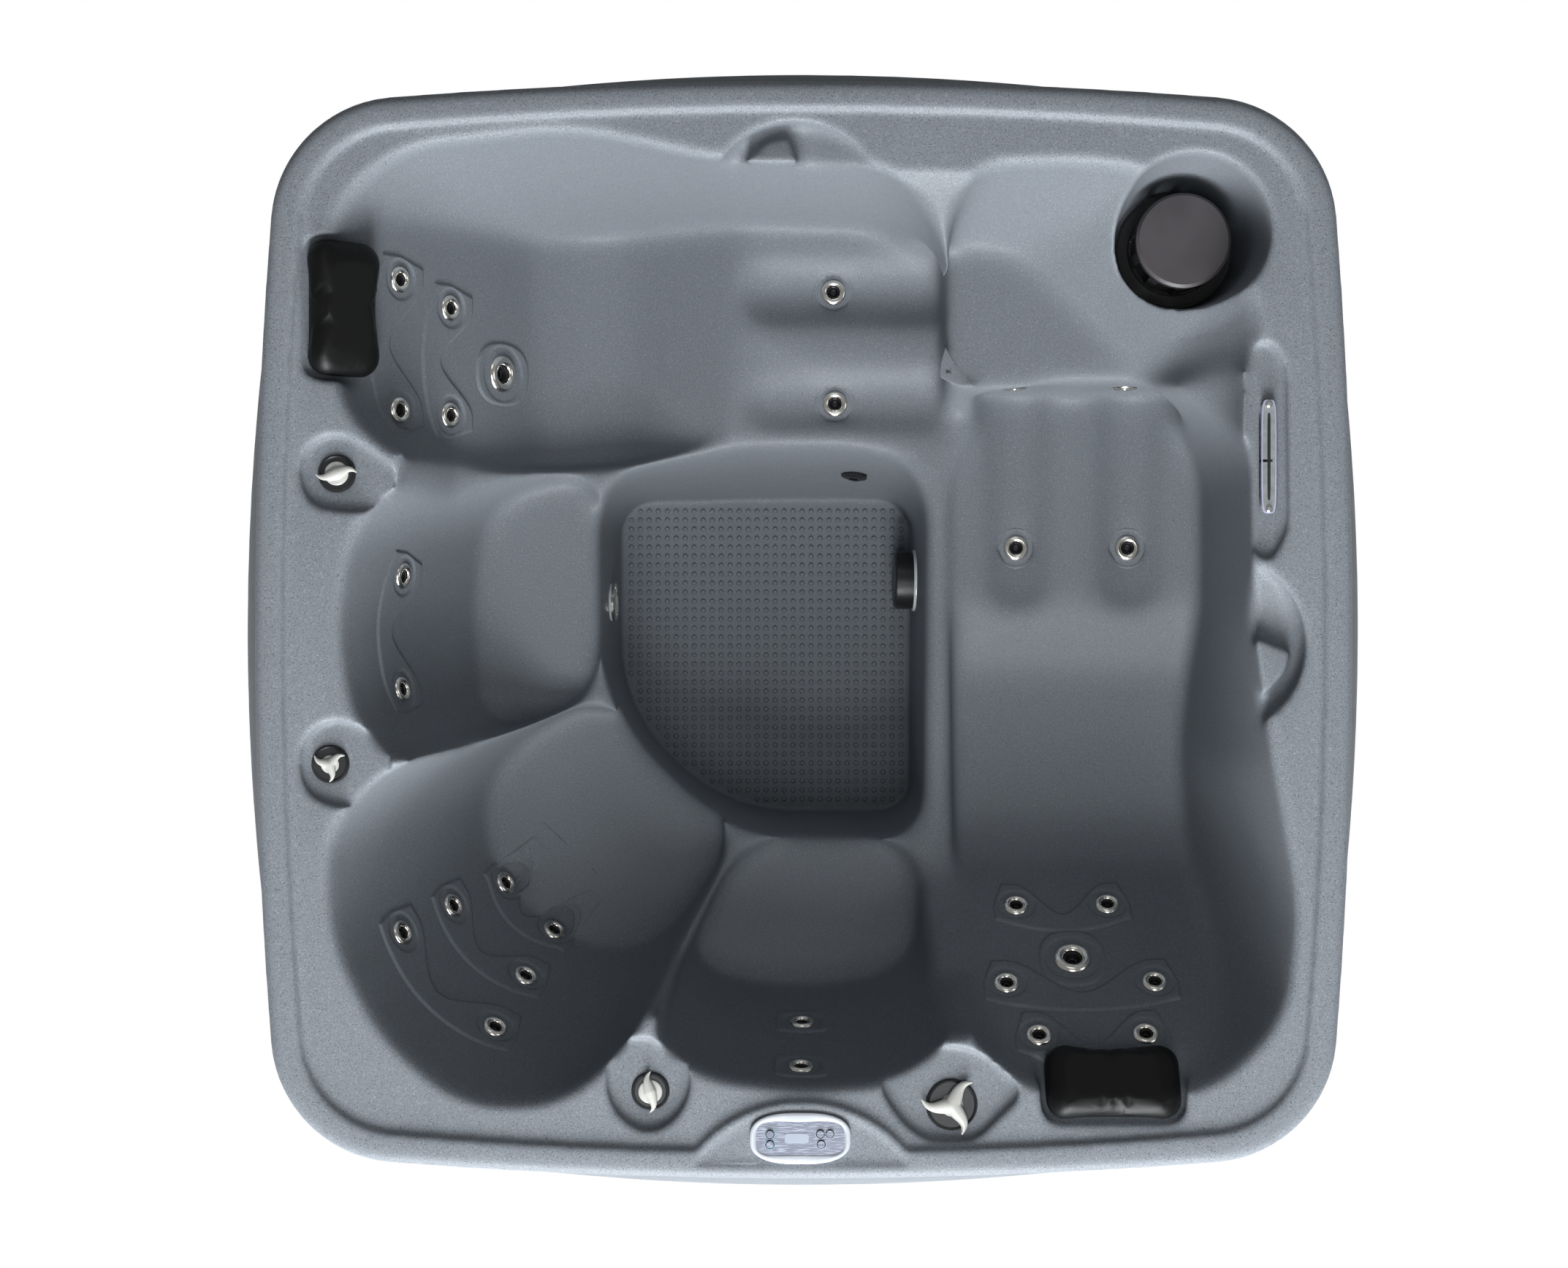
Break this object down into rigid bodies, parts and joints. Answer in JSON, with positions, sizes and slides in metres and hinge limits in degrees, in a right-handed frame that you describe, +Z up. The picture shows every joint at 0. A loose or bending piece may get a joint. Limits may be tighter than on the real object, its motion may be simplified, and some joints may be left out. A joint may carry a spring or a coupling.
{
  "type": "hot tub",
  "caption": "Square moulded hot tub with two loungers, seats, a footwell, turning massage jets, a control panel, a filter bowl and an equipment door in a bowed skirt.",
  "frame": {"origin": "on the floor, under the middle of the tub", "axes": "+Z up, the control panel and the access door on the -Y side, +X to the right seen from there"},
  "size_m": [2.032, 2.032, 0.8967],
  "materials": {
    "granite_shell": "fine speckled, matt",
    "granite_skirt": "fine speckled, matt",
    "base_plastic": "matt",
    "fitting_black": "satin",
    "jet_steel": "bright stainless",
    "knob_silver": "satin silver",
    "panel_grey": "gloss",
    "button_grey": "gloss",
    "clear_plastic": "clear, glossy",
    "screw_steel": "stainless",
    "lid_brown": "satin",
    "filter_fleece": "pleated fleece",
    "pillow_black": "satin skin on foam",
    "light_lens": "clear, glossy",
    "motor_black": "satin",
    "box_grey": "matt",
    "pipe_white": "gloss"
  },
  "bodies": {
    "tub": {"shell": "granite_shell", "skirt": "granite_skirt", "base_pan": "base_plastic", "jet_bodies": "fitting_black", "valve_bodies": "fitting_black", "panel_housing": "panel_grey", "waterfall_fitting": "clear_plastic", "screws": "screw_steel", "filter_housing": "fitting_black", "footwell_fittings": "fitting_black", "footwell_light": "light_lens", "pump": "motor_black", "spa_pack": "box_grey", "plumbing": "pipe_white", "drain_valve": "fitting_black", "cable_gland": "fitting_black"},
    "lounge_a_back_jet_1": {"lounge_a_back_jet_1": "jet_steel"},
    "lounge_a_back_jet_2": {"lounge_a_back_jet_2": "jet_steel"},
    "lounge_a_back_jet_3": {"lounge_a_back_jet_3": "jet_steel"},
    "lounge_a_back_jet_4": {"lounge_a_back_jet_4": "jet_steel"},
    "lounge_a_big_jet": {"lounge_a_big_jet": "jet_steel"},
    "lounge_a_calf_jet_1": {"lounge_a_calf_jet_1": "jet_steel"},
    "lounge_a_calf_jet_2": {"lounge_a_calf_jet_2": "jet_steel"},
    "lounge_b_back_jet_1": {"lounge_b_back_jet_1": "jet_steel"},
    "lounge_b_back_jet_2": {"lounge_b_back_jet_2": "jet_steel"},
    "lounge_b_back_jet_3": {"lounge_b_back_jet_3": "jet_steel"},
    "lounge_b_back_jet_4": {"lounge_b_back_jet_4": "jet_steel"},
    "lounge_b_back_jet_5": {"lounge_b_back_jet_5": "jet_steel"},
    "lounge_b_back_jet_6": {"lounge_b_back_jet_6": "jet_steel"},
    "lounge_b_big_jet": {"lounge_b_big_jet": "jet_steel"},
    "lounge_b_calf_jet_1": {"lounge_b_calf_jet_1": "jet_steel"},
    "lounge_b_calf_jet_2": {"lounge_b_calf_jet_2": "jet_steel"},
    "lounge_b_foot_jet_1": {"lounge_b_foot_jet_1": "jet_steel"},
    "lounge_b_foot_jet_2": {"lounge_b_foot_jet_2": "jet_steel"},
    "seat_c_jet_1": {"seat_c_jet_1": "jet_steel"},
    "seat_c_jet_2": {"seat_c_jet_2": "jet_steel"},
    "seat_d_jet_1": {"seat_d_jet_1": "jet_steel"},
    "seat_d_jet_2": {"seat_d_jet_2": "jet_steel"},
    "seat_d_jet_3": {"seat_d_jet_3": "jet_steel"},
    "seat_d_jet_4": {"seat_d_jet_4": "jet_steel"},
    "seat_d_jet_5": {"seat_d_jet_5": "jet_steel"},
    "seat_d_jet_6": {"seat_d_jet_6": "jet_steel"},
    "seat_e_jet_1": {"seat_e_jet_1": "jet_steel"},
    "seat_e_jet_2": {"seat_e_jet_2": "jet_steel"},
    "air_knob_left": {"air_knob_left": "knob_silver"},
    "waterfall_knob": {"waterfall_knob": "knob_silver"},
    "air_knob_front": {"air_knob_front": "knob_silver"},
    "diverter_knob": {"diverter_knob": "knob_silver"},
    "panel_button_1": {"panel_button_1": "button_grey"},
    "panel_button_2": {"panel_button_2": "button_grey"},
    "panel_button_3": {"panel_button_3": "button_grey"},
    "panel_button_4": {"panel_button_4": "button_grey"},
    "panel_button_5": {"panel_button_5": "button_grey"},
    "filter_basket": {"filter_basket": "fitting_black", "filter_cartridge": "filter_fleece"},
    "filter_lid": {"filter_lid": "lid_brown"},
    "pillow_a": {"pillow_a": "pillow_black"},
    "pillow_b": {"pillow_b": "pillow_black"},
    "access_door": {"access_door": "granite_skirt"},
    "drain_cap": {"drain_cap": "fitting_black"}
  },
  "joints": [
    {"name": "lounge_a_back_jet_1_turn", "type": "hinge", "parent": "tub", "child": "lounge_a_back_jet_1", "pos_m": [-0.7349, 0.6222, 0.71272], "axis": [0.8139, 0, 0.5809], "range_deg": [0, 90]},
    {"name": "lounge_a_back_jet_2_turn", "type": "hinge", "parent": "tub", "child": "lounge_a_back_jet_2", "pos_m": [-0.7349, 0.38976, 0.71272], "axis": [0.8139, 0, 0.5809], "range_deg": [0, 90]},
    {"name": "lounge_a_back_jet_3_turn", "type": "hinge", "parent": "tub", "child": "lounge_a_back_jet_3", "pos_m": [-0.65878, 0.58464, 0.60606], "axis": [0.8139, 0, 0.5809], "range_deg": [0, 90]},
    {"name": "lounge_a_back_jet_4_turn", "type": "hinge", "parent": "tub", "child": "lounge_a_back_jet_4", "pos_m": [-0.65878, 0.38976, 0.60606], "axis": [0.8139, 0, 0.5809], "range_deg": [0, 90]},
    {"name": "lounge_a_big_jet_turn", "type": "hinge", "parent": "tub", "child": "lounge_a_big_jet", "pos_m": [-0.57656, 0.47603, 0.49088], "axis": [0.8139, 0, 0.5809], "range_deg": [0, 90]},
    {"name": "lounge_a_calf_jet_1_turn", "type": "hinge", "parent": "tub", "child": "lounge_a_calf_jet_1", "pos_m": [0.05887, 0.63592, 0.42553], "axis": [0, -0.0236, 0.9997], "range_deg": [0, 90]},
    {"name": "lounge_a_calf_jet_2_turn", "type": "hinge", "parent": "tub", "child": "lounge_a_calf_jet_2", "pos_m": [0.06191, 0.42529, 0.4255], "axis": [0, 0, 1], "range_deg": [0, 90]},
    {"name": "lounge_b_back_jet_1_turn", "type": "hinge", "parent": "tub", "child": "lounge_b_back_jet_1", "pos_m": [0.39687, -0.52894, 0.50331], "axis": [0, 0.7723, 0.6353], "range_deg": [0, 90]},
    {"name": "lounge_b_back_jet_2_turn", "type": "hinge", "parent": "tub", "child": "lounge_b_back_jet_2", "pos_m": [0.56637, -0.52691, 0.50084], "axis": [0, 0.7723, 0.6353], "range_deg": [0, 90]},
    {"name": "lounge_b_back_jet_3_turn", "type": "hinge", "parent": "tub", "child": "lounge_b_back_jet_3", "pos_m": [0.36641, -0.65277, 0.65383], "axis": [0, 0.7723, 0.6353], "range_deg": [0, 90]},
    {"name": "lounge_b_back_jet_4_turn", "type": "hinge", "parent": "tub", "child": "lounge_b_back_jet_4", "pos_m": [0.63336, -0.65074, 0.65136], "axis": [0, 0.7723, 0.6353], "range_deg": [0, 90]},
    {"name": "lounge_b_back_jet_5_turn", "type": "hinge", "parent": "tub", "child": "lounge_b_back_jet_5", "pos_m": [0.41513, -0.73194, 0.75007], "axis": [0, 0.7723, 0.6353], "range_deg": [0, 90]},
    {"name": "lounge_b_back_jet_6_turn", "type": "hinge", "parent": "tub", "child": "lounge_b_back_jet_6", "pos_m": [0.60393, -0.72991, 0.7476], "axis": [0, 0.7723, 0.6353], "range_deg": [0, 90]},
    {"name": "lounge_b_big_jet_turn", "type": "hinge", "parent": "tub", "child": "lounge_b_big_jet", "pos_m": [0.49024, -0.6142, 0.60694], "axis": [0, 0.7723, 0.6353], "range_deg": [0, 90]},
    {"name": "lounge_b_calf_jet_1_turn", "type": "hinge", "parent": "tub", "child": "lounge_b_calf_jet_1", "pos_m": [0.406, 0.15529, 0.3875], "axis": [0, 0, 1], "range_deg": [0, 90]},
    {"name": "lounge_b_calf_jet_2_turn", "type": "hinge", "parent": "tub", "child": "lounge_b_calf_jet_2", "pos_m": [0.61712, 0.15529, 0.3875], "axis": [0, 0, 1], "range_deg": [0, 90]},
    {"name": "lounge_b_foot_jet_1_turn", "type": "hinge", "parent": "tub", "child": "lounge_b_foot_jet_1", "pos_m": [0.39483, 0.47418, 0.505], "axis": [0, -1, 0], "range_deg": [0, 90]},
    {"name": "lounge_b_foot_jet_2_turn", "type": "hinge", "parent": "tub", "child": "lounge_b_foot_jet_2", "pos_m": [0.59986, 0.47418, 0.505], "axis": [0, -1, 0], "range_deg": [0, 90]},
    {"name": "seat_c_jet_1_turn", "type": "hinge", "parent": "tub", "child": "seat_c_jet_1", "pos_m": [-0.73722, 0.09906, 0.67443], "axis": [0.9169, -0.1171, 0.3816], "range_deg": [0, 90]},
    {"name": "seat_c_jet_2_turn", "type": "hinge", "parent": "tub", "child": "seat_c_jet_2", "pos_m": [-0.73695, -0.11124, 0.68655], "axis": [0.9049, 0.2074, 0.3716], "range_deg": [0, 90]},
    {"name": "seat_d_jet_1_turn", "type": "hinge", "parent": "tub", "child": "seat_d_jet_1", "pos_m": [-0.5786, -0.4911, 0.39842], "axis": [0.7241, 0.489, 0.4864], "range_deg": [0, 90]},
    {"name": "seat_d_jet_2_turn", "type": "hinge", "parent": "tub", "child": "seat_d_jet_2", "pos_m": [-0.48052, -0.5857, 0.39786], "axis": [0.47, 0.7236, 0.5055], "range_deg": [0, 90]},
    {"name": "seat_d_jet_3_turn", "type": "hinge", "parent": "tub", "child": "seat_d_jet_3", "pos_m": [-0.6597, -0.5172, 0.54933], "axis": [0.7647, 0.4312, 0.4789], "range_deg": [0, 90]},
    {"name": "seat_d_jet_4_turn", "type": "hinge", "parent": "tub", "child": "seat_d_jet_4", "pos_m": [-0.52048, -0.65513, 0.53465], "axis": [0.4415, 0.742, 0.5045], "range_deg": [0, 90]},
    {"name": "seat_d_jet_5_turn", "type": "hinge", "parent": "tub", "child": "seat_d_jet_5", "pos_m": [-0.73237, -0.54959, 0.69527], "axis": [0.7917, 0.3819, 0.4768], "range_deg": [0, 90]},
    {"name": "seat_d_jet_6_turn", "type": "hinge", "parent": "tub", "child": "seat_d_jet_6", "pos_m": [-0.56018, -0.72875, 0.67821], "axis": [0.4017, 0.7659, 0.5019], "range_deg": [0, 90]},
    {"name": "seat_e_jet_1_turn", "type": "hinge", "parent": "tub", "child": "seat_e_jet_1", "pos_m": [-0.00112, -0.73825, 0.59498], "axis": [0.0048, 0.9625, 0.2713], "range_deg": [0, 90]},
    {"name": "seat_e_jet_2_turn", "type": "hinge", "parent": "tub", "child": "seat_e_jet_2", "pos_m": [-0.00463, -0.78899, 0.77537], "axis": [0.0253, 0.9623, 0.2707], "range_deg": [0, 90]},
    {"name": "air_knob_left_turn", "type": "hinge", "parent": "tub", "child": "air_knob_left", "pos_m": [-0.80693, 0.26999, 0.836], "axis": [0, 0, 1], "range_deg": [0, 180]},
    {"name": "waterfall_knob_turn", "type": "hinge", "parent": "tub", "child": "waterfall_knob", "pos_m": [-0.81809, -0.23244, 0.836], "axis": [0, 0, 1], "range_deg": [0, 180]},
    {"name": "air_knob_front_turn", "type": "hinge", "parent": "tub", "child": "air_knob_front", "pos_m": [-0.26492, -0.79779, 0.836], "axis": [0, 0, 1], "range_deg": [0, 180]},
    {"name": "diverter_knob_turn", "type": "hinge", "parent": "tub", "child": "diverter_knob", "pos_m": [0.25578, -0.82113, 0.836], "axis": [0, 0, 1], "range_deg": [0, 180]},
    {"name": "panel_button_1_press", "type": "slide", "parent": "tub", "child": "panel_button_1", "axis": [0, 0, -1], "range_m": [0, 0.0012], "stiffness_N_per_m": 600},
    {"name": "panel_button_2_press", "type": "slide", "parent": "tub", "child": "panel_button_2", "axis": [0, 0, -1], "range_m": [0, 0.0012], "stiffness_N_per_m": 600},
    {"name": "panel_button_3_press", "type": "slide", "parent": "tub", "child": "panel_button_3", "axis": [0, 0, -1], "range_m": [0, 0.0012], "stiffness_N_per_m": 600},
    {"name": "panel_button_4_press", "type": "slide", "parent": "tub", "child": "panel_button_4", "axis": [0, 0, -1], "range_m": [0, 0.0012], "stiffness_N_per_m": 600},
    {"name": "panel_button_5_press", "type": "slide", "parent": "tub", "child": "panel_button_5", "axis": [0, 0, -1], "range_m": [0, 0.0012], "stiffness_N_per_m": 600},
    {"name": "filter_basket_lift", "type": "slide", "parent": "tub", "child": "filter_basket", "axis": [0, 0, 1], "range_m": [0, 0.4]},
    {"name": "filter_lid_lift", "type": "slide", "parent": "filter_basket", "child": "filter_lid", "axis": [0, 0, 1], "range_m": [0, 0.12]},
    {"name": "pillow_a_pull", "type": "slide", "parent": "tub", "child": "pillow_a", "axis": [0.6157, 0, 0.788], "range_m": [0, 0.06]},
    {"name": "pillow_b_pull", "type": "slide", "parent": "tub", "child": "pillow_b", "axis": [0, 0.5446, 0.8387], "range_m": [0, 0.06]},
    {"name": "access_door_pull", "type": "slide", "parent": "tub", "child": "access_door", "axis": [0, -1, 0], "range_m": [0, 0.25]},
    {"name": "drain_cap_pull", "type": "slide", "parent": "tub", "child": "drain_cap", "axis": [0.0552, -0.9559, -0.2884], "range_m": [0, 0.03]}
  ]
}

-=-=-

## Exercise instructions
Check every line of the data above for the string "frame", and copy those that have it.

## Expected answer
Break this object down into rigid bodies, parts and joints. Answer in JSON, with positions, sizes and slides in metres and hinge limits in degrees, in a right-handed frame that you describe, +Z up. The picture shows every joint at 0. A loose or bending piece may get a joint. Limits may be tighter than on the real object, its motion may be simplified, and some joints may be left out. A joint may carry a spring or a coupling.
  "frame": {"origin": "on the floor, under the middle of the tub", "axes": "+Z up, the control panel and the access door on the -Y side, +X to the right seen from there"},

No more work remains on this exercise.